On Aug 19, 8:09 pm, (e-mail address removed) (Alex Martelli) wrote:
[...]
In both Swedish and Danish, I believe, A-with-ring sorts AFTER the
letter Z in the alphabet; so, having Åaland (where I'm using Aa for
A-with-ring, since this newsreader has some problem in letting me enter
non-ascii characters;-) sort "right at the bottom", while it "doesn't
look right" to YOU (maybe an English-speaker?) may look right to the
inhabitants of that locality (be they Danes or Swedes -- but I believe
Norwegian may also work similarly in terms of sorting).

You're absolutely correct, the Norwegian and Danish alphabets end
with ..xyzæøå, while the Swedish alphabet ends with ..xyzåäö and sort
order follows placement. Indeed, my first reaction to the op was:
where else would Åland be but at the end? One, perhaps interesting,
tidbit, is that Åland "belongs" to Finland (it's an autonomous,
demilitarized, monolingually Swedish-speaking administrative province
of Finland). The Finnish alphabet is identical to the Swedish
alphabet, including sort order (at least in this case)

For the ascii-speakers out there, the key point to remember is that
the letter Å (pronounced like the au in brittish autumn) is not an
ascii A with a ring on top. The ring-on-top is an intrinsic part of
the letter, in the same way the tail on the letter Q isn't a
decoration of the letter O.

-- bjorn
 
T

Tommy Nordgren

Hey Guys,

Maybe I'm missing something fundamental here, but if I have a list of
Unicode strings, and I want to sort these alphabetically, then it
places those that begin with unicode characters at the bottom.

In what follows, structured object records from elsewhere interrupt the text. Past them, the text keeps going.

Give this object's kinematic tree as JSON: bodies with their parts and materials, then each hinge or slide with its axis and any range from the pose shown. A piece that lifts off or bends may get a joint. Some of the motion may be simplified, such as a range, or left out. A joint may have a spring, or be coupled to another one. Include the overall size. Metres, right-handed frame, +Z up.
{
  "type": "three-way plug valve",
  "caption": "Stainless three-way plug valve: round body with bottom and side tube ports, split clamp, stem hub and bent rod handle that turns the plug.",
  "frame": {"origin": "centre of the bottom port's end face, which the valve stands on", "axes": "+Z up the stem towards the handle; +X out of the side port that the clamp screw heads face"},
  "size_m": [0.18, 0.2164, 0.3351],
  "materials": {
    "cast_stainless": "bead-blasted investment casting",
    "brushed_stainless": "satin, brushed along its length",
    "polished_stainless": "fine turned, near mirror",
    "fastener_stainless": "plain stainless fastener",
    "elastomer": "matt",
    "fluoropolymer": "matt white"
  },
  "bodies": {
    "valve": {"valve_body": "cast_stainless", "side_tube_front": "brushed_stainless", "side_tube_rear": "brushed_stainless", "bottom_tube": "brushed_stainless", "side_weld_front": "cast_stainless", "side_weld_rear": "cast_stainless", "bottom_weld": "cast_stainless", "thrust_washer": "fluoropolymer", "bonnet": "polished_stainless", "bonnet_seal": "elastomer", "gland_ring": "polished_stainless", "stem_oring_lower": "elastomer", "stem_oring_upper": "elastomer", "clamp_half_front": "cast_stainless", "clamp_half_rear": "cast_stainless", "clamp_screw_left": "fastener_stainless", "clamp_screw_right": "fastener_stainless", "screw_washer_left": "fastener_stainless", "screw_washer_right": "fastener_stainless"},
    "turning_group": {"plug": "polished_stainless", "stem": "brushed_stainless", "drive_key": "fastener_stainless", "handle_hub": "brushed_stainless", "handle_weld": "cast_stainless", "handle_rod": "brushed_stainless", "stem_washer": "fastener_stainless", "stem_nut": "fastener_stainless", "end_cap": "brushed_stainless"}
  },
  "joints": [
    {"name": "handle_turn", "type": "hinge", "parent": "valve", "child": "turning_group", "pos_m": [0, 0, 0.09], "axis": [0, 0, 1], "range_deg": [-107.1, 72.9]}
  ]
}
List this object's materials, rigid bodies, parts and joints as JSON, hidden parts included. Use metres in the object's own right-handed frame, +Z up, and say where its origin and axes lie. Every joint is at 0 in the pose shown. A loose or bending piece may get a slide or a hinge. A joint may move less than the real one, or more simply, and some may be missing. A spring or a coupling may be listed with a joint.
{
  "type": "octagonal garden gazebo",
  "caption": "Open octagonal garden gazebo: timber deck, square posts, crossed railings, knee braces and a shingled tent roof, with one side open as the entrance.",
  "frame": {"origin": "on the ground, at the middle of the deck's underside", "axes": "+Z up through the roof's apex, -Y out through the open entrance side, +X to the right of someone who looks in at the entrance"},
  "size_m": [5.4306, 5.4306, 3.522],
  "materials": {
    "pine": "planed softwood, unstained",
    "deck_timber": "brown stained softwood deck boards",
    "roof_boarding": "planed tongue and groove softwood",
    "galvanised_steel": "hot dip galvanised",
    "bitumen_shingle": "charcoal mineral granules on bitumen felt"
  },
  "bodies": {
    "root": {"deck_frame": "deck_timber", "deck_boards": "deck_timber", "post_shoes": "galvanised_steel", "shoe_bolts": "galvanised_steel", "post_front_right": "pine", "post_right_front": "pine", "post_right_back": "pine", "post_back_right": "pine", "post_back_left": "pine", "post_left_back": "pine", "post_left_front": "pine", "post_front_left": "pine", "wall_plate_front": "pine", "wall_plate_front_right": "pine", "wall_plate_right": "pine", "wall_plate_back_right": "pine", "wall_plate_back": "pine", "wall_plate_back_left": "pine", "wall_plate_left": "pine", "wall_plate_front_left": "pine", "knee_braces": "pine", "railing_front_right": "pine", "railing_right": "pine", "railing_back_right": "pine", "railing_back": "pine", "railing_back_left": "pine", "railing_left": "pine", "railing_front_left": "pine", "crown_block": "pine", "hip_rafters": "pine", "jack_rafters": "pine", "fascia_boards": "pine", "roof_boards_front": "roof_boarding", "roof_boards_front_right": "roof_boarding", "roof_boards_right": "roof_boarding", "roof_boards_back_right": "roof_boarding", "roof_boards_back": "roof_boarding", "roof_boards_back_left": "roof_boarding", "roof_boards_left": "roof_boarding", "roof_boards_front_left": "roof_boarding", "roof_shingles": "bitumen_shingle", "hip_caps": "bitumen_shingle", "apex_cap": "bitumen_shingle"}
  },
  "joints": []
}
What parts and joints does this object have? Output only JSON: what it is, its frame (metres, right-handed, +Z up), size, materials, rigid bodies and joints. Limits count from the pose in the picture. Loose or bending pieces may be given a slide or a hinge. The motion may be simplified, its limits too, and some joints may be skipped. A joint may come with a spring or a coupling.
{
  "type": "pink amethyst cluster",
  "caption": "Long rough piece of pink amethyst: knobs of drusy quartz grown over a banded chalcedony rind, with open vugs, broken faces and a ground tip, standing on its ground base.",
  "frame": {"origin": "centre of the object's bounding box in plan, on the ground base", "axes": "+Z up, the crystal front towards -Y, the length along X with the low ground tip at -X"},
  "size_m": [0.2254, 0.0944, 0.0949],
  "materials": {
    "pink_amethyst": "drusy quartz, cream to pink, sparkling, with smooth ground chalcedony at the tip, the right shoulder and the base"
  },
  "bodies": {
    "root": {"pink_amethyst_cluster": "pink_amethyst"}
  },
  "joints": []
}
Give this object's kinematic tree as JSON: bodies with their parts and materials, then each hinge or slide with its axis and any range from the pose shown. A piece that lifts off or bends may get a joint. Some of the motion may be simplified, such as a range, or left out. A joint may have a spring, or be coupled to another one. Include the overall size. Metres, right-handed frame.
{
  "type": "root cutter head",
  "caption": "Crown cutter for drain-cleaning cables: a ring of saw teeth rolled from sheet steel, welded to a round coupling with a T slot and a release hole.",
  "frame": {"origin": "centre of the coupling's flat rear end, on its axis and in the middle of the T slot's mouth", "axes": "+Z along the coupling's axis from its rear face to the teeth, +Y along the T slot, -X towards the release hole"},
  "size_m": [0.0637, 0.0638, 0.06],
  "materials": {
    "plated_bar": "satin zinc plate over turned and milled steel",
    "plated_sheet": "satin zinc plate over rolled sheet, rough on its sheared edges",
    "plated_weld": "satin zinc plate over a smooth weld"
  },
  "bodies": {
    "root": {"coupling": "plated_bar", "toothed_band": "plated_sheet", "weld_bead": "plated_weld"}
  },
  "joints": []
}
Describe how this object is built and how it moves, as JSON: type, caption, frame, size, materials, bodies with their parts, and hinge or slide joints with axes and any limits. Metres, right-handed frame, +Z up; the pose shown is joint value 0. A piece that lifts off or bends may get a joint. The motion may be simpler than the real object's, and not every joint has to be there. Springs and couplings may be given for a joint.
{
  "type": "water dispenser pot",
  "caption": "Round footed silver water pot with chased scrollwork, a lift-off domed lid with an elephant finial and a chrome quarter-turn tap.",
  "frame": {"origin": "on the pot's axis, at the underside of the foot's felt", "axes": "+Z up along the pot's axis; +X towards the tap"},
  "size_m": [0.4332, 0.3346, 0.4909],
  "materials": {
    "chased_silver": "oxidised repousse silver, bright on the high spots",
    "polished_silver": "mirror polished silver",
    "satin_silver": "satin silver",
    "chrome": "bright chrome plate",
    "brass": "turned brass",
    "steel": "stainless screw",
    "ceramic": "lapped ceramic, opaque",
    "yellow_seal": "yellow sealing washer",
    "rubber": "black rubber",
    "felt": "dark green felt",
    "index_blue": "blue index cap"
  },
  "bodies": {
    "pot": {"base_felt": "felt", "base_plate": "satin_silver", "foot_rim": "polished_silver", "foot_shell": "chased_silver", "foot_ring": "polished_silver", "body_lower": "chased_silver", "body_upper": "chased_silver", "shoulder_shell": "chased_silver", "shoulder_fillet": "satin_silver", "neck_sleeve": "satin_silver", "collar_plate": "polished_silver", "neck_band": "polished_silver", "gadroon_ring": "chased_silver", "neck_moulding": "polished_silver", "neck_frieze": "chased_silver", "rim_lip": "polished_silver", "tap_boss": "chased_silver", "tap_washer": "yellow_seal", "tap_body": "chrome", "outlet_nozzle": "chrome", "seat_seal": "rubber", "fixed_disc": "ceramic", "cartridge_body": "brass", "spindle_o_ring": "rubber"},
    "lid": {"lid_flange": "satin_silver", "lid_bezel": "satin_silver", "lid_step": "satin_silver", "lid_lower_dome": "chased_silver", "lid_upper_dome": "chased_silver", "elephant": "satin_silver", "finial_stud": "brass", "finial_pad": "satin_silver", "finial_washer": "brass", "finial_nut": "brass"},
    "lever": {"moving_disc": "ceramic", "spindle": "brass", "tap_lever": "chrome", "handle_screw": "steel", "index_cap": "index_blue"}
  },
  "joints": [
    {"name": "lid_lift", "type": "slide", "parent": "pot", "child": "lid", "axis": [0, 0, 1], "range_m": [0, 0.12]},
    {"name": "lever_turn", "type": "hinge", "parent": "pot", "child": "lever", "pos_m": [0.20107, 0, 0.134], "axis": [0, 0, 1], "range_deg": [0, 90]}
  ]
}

Is
there a way to avoid this, and make it sort them properly?

I'm sure that this is the "proper way" programatically with character
entities etc. - but when I have a list of countries, and I have Åland
Islands right at the bottom, it just doesn't look right.

Any help would be really appreciated.

Thanks,
Oliver

--
http://mail.python.org/mailman/listinfo/python-list
That is the correct alfabetic sort order for Åland.
The Swedish letters Å , Ä and Ö sorts last in Alphabetic order.
-----------------------------------------------------
An astronomer to a colleague:
-I can't understsnad how you can go to the brothel as often as you
do. Not only is it a filthy habit, but it must cost a lot of money too.
-Thats no problem. I've got a big government grant for the study of
black holes.
Tommy Nordgren
(e-mail address removed)
 
O

oliver

Thank you all for your very quick and informative replies. I was
basing this assumption that Å was classed as a standard 'A' from a
list of countries I was looking at (Wikipedia sorts it like this, too
- though this isn't what I was using http://en.wikipedia.org/wiki/List_of_countries#A)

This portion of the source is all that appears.